Of course, blackface was a common theatrical device in European and American culture well into the 20th century, as Al Jolson’s movie “The Jazz Singer” and the Mummers parade in Philadelphia would attest. But Jolson’s film came out in 1927, and the Mummers quit wearing blackface in 1964.
And, in truth, 1876 is a date in the annals of racism that you’d think the Belgians would like to forget. Certainly Africa has no fond memories of it.
It was in 1876 that Belgian King Leopold II called together a meeting of 35 explorers, geographers and businessmen to talk about the so-called dark continent. The pretext was charitable or, as we’d say these days, “humanitarian.” The ostensible purpose was to stop the slave trade and bring “civilization” to the people. In fact, Leopold implemented a policy hard to describe as anything but genocidal.
The English explorer Henry Morton Stanley had been busy “discovering” Central Africa and Leopold II was fascinated by the stories trickling out. He wanted to be part of this great adventure.
“It didn’t start as a national enterprise, but was presented by the king as a international philanthropic endeavor, a personal project of Leopold II,” says David van Reybrouck, author of the acclaimed history Congo: The Epic History of a People. “It was the plan of a European head of state who wanted to rule African territory, but it was very costly to finance the colonization.

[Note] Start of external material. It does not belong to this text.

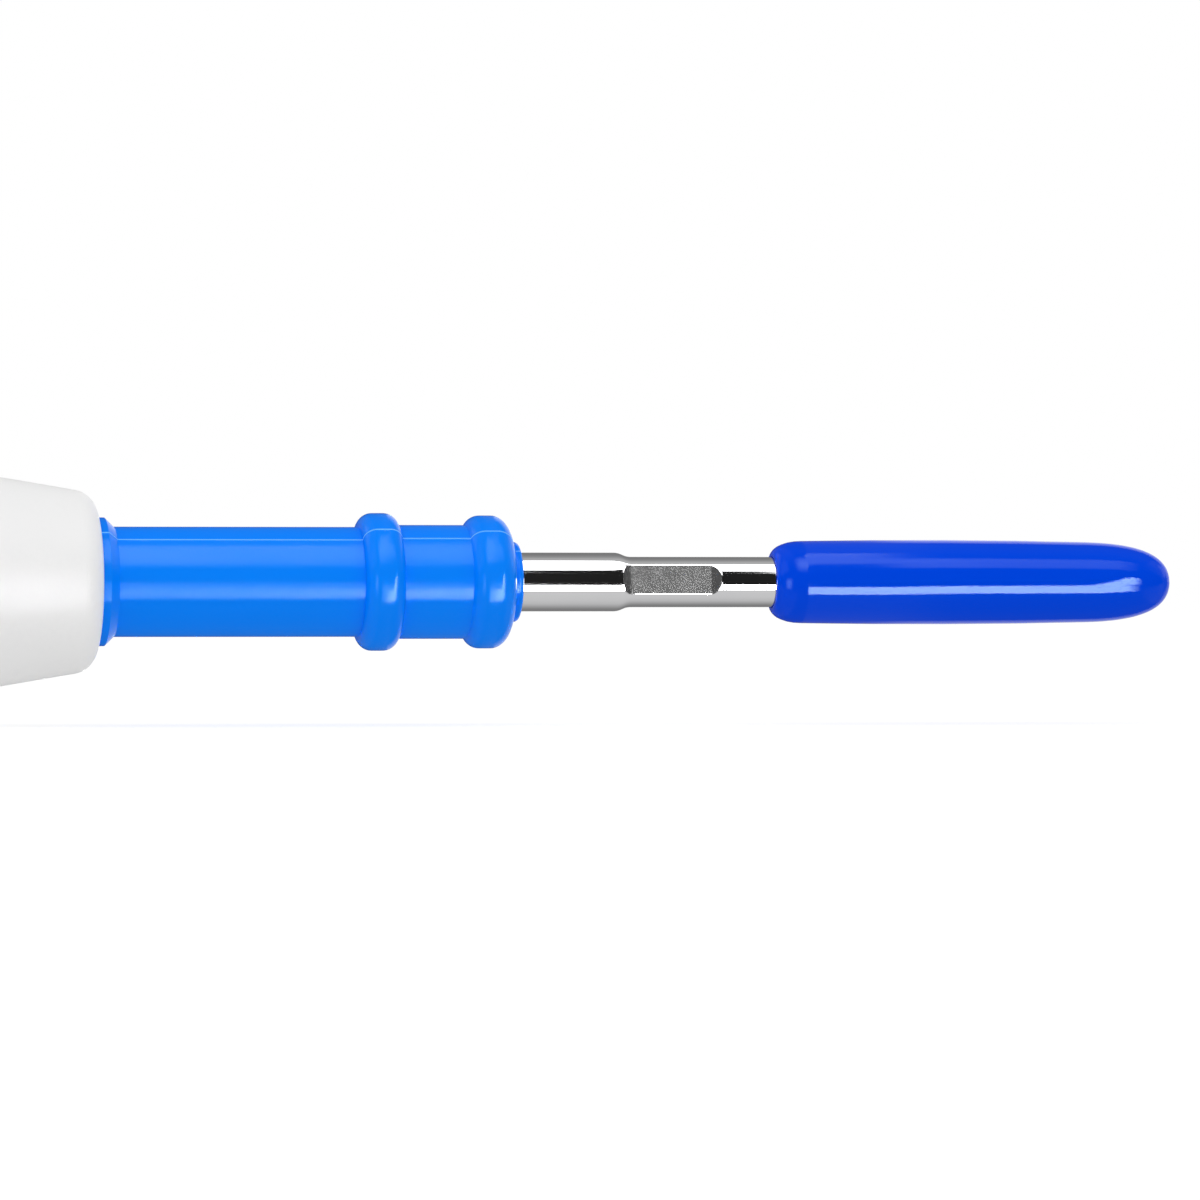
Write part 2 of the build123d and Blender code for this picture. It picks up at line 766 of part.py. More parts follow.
# Buttons: a dished and ribbed cap with a flange that holds it in, hollow round a stem
dish_radius = ((button_dish_length / 2) ** 2 + button_dish_depth**2) / (2 * button_dish_depth)
dish_floor = button_top - button_dish_depth
button_roof = dish_floor - button_wall
for name, place, ribs in (
    ("cut_button", cut_place, cut_button_ribs),
    ("coag_button", coag_place, coag_button_ribs),
):
    side_plane = Plane(origin=(nose_x - place, 0, 0), x_dir=(1, 0, 0), z_dir=(0, -1, 0))
    with BuildPart() as button:
        with BuildSketch(level_plane(flange_bottom)):
            with Locations((-place, 0)):
                RectangleRounded(
                    button_length + 2 * button_flange,
                    button_width + 2 * button_flange,
                    button_corner + button_flange,
                )
        extrude(amount=button_flange_thickness)
        with BuildSketch(level_plane(flange_bottom)):
            with Locations((-place, 0)):
                RectangleRounded(button_length, button_width, button_corner)
        extrude(amount=button_top - flange_bottom)
        fillet(edges().group_by(Axis.Z)[-1], button_edge_radius)
        with BuildSketch(side_plane):
            with Locations((0, dish_floor + dish_radius)):
                Circle(dish_radius)
        extrude(amount=button_width, both=True, mode=Mode.SUBTRACT)
        with BuildSketch(side_plane):
            with Locations((0, dish_floor + button_rib_height - button_rib_radius)):
                with GridLocations(button_rib_pitch, 1, ribs, 1):
                    Circle(button_rib_radius)
        extrude(amount=button_rib_length / 2, both=True)
        with BuildSketch(level_plane(flange_bottom)):
            with Locations((-place, 0)):
                RectangleRounded(
                    button_length - 2 * button_wall,
                    button_width - 2 * button_wall,
                    button_corner - button_wall,
                )
        extrude(amount=button_roof - flange_bottom, mode=Mode.SUBTRACT)
        with BuildSketch(level_plane(stem_bottom)):
            with Locations((-place, 0)):
                Circle(button_stem_diameter / 2)
        extrude(amount=dish_floor - button_wall / 2 - stem_bottom)
    button.part.label = name
    export_step(button.part, f"parts/{name}.step")

# Console: the raised bed round the buttons, before it joins the upper shell
with BuildPart() as console:
    with BuildSketch(level_plane(axis_height)):
        with Locations((-buttons_middle, 0)):
            RectangleRounded(console_length, console_width, console_corner)
    extrude(amount=console_top - axis_height)
    fillet(edges().group_by(Axis.Z)[-1], console_edge_radius)

# Grip grooves, as the material that they take out of the flanks
groove_middle = nose_length + groove_setback + groove_pitch * (groove_count - 1) / 2
with BuildPart() as grip_grooves:
    with BuildSketch(axis_plane):
        with Locations((-groove_middle, 0)):
            with GridLocations(groove_pitch, 1, groove_count, 1):
                SlotOverall(groove_height, groove_width, rotation=90)
    extrude(amount=grip_width, both=True)
    add(groove_form, mode=Mode.SUBTRACT)

# Both shells in one: the body with its spigots, its bores and its grooves, still solid between the end blocks
with BuildPart() as body_blank:
    add(outer_form)
    split(bisect_by=Plane.XY, keep=Keep.TOP)
    add(console.part)
    add(grip_grooves.part, mode=Mode.SUBTRACT)
    round_bar(spigot_front + moulding_gap, cavity_front, spigot_radius)
    bead(snap_place, spigot_radius)
    round_bar(cavity_rear, tail_spigot_rear, tail_spigot_radius)
    round_bar(spigot_front, spigot_bore_rear, spigot_bore_radius, mode=Mode.SUBTRACT)
    round_bar(spigot_bore_rear, cavity_front + seat_gap, socket_radius + seat_gap, mode=Mode.SUBTRACT)
    round_bar(
        collar_front - seat_gap,
        collar_rear + seat_gap,
        socket_collar_radius + seat_gap,
        mode=Mode.SUBTRACT,
    )
    round_bar(cavity_rear - seat_gap, handle_length, tail_bore_radius, mode=Mode.SUBTRACT)
    round_bar(
        gland_front - moulding_gap,
        gland_front + gland_flange_width + moulding_gap,
        gland_flange_radius + moulding_gap,
        mode=Mode.SUBTRACT,
    )

# The room inside the body, between its end blocks
body_top = button_top + wall
with BuildPart() as cavity:
    add(inner_form)
    slab(cavity_front, cavity_rear, 0, body_top, mode=Mode.INTERSECT)

# Lower shell: ledges and pins for the board, posts with sockets, ribs for the cord, and a tongue at its edge
lower_edge = axis_height - moulding_gap
board_seat = board_bottom - bonded_gap
rib_step = (rear_posts - middle_posts) / (rib_count + 1)
rib_places = [middle_posts + rib_step * (number + 1) for number in range(rib_count)]
ledge_middle = board_width / 2 - board_ledge_overlap + grip_width / 2
with BuildPart() as lower_room:
    add(cavity.part)
    for rib_place in rib_places:
        slab(rib_place - rib_width / 2, rib_place + rib_width / 2, 0, lower_edge, mode=Mode.SUBTRACT)
    round_bar(middle_posts, rear_posts, cord_bore_radius + moulding_gap)
    with BuildSketch(level_plane(0)):
        with Locations((-board_middle, -ledge_middle), (-board_middle, ledge_middle)):
            Rectangle(board_length - 2 * board_corner, grip_width)
    extrude(amount=board_seat, mode=Mode.SUBTRACT)
    for post_place in (front_posts, middle_posts, rear_posts):
        uprights(post_place, post_spread, post_diameter, 0, lower_edge, mode=Mode.SUBTRACT)
    uprights(board_pins_place, board_pin_spread, board_boss_diameter, 0, board_seat, mode=Mode.SUBTRACT)
    uprights(board_pins_place, board_pin_spread, board_pin_diameter, 0, lower_edge, mode=Mode.SUBTRACT)
with BuildPart() as tongue_core:
    add(tongue_form)
    slab(cavity_front, cavity_rear, 0, axis_height + tongue_height, mode=Mode.INTERSECT)
with BuildPart() as above_lower_edge:
    slab(0, handle_length, lower_edge, body_top)
    add(tongue_core.part, mode=Mode.SUBTRACT)
with BuildPart() as lower_shell:
    add(body_blank.part)
    add(above_lower_edge.part, mode=Mode.SUBTRACT)
    add(lower_room.part, mode=Mode.SUBTRACT)
    for post_place in (front_posts, middle_posts, rear_posts):
        uprights(
            post_place,
            post_spread,
            post_pin_diameter + 2 * moulding_gap,
            lower_edge - post_pin_length,
            axis_height,
            mode=Mode.SUBTRACT,
        )
lower_shell.part.label = "lower_shell"
export_step(lower_shell.part, "parts/lower_shell.step")

# Upper shell: windows and chutes for the buttons, posts with pins, ribs for the cord, a recess at its edge
with BuildPart() as upper_room:
    add(cavity.part)
    for rib_place in rib_places:
        slab(rib_place - rib_width / 2, rib_place + rib_width / 2, axis_height, body_top, mode=Mode.SUBTRACT)
    round_bar(middle_posts, rear_posts, cord_bore_radius + moulding_gap)
    with BuildSketch(level_plane(axis_height)):
        with Locations((-buttons_middle, 0)):
            Rectangle(chute_block_length, chute_block_width)
    extrude(amount=body_top - axis_height, mode=Mode.SUBTRACT)
    for post_place in (front_posts, middle_posts, rear_posts):
        uprights(post_place, post_spread, post_diameter, axis_height, body_top, mode=Mode.SUBTRACT)
with BuildPart() as edge_recess:
    add(recess_form)
    slab(
        cavity_front - moulding_gap,
        cavity_rear + moulding_gap,
        0,
        axis_height + tongue_height + moulding_gap,
        mode=Mode.INTERSECT,
    )
    add(liner_form, mode=Mode.SUBTRACT)
with BuildPart() as upper_shell:
    add(body_blank.part)
    slab(0, handle_length, 0, axis_height, mode=Mode.SUBTRACT)
    add(upper_room.part, mode=Mode.SUBTRACT)
    add(edge_recess.part, mode=Mode.SUBTRACT)
    with BuildSketch(level_plane(axis_height)):
        with Locations((-cut_place, 0), (-coag_place, 0)):
            RectangleRounded(chute_length, chute_width, button_corner + chute_margin)
    extrude(amount=chute_ceiling - axis_height, mode=Mode.SUBTRACT)
    with BuildSketch(level_plane(axis_height)):
        with Locations((-cut_place, 0), (-coag_place, 0)):
            RectangleRounded(
                button_length + 2 * button_gap,
                button_width + 2 * button_gap,
                button_corner + button_gap,
            )
    extrude(amount=body_top - axis_height, mode=Mode.SUBTRACT)
    console_bed = faces().filter_by(Plane.XY).sort_by(Axis.Z)[-1]
    chamfer(console_bed.inner_wires().edges(), window_chamfer)
    for post_place in (front_posts, middle_posts, rear_posts):
        uprights(
            post_place,
            post_spread,
            post_pin_diameter,
            axis_height - post_pin_length + seat_gap,
            axis_height,
        )
upper_shell.part.label = "upper_shell"
export_step(upper_shell.part, "parts/upper_shell.step")

# Tail collar: pushed over the shells' rear spigots
collar_start = shell_rear + moulding_gap
with BuildPart() as tail_collar:
    with BuildSketch(axis_plane):
        with BuildLine():
            Polyline(
                (-collar_start, 0),
                (-collar_start, tail_radius),
                (-handle_length, tail_radius - tail_collar_taper),
                (-handle_length, 0),
                close=True,
            )
        make_face()
    revolve(axis=pencil_axis)
    fillet(edges().filter_by(GeomType.CIRCLE).sort_by(Axis.X)[0], tail_edge_radius)
    round_bar(
        shell_rear,
        handle_length - tail_collar_end_wall,
        tail_spigot_radius + moulding_gap,
        mode=Mode.SUBTRACT,
    )
    round_bar(shell_rear, handle_length, tail_bore_radius, mode=Mode.SUBTRACT)
tail_collar.part.label = "tail_collar"
export_step(tail_collar.part, "parts/tail_collar.step")

# Cable gland: a soft bush with a flange in the shells and a lip behind the collar
with BuildPart() as cable_gland:
    round_bar(gland_front, handle_length + gland_lip, gland_radius)
    round_bar(gland_front, gland_front + gland_flange_width, gland_flange_radius)
    round_bar(handle_length + seat_gap, handle_length + gland_lip, gland_radius + gland_lip_height)
    round_bar(gland_front, handle_length + gland_lip, cord_bore_radius, mode=Mode.SUBTRACT)
    rear_mouth = edges().filter_by(GeomType.CIRCLE).group_by(Axis.X)[0].sort_by(SortBy.RADIUS)[0]
    chamfer(rear_mouth, gland_mouth_chamfer)
cable_gland.part.label = "cable_gland"
export_step(cable_gland.part, "parts/cable_gland.step")
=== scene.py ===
from math import atan2, cos, hypot, pi, radians, sin

import bmesh
import bpy
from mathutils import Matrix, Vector


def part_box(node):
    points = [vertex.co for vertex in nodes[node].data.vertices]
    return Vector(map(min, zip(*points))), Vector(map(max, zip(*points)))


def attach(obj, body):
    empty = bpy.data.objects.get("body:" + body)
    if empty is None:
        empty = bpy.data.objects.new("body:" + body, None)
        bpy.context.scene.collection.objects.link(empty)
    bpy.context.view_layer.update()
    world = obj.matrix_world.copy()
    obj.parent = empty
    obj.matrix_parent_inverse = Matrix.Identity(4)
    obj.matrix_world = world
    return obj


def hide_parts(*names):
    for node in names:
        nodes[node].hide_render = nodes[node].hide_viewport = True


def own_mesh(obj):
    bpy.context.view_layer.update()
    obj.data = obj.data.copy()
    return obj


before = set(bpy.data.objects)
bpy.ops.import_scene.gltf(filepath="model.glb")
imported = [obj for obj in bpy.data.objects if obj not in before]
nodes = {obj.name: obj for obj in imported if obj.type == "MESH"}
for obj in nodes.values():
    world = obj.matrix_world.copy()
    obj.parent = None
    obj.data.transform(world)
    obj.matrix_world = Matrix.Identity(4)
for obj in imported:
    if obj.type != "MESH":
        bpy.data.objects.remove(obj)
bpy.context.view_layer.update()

# The looks of an electrosurgical pencil: white handle, blue sleeve, steel shaft and glossy blue tip cover.
# Blender's unit is the metre, and the sizes here are written in millimetres times mm.
# Places along the pencil are counted from the front face of the nose, ahead of it as positive.

mm = 0.001
nose_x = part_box("nose_cone")[1].x
axis_z = (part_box("electrode_shaft")[0].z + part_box("electrode_shaft")[1].z) / 2

# Camera, where the photograph was taken from
camera_turn = radians(10.8)
camera_distance = 350 * mm
camera_lens = 258.8
camera_sensor = 36.0
aim_ahead = 20.62 * mm
aim_drop = 0.73 * mm

# Studio
floor_reach = 3.0
floor_grey = 0.9
floor_glow = 1.16
floor_glow_share = 0.6
key_lamp_place = (-0.25, -0.35, 0.6)
key_lamp_size = 0.5
key_lamp_power = 0.8

# Patterns in the surfaces: how large their blots, smears, grains and lines are
mould_cloud_size = 5 * mm
mould_smear_size = 0.9 * mm
mould_grain_size = 0.12 * mm
steel_cloud_size = 2 * mm
steel_line_size = 0.05 * mm
steel_line_stretch = (60, 1, 1)
blast_cloud_size = 0.6 * mm
blast_speck_size = 0.09 * mm

# Insulating sleeve
sleeve_back = 0.03 * mm
sleeve_fit = 0.01 * mm
sleeve_segments = 160
key_across_flats = 3.8 * mm
key_length = 5.0 * mm
key_chamfer = 0.35 * mm
key_corner_width = radians(4)
key_corner_share = 0.995
flange_radius = 2.585 * mm
flange_land = 0.34 * mm
flange_slope = 0.38 * mm
barrel_radius = 2.215 * mm
barrel_length = 10.64 * mm
ring_shoulder = 0.58 * mm
rear_ring_radius = 2.78 * mm
rear_ring_end = 12.26 * mm
front_barrel_radius = 2.3 * mm
front_ring_start = 15.04 * mm
front_ring_radius = 2.69 * mm
front_ring_end = 16.89 * mm
front_ring_nose = 0.8 * mm
boss_radius = 1.62 * mm
boss_edge = 0.18 * mm
sleeve_end = 17.22 * mm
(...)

He was trying to warm up the Belgian people for the project,” Van Reybrouck told The Daily Beast, “but that only worked for th. gentry and the upper middle classes.” That is, precisely the kind of people who founded the Conservatoire Africaine.

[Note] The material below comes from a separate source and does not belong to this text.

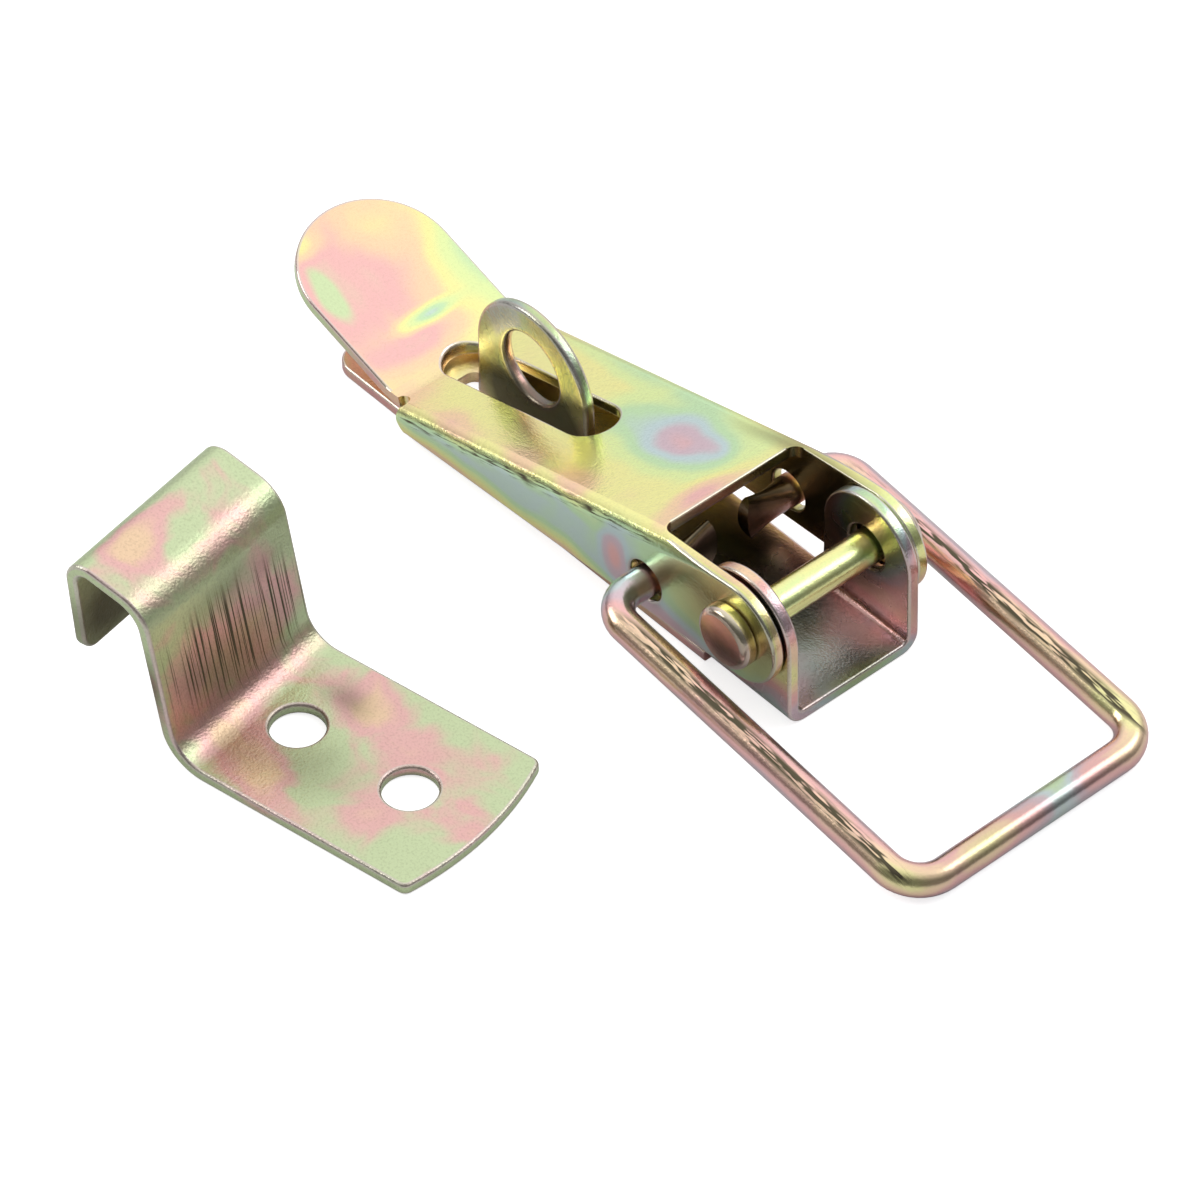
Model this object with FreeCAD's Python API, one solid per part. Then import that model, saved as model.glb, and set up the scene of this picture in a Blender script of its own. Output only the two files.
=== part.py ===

Of course the African population’s opinion on the matter was not part of the picture.
From 1885 to 1908 the megalomaniacal Leopold ended up confiscating and brutally ruling what was called Congo-Free-State, making it his personal pet project, and the country that has since been called Zaire and the Democratic Republic of Congo is still paying the price of his misrule, with grave human rights abuses, including the use of rape as a weapon of war.
Leopold exerted his power through his “Force Publique,” an army of African soldiers and white officers to whom slavery, torture, rape, beheadings and amputations were part of a daily routine, as documented in Adam Hochshild’s memorable King Leopold’s Ghost. The monarch ruled with an iron fist, pillaging the Free State’s rubber and other resources, and slaughtering or starving its people. When the full scale of the massacre became known, it was estimated that of 20 million Africans in Congo when Belgium took it, only eight million survived.
Maybe the average Belgian of the time was blissfully unaware of this holocaust in faraway lands. But there’s no excuse today, especially for Foreign Minister Reynders.
And, really, it’s not just him.
You’d think extant members of the Belgian Royal family would be wise to keep away from any reference to this dark episode in history. Sadly according to the Noirauds’s own website, even the current King Phillippe and his brother Prince Laurent were members as children, after their mother, princess Paola, became an honorary member in 1959. Her name, to this day is attached to the Conservatoire Africaine.
King Leopold’s ghost lives on—in blackface.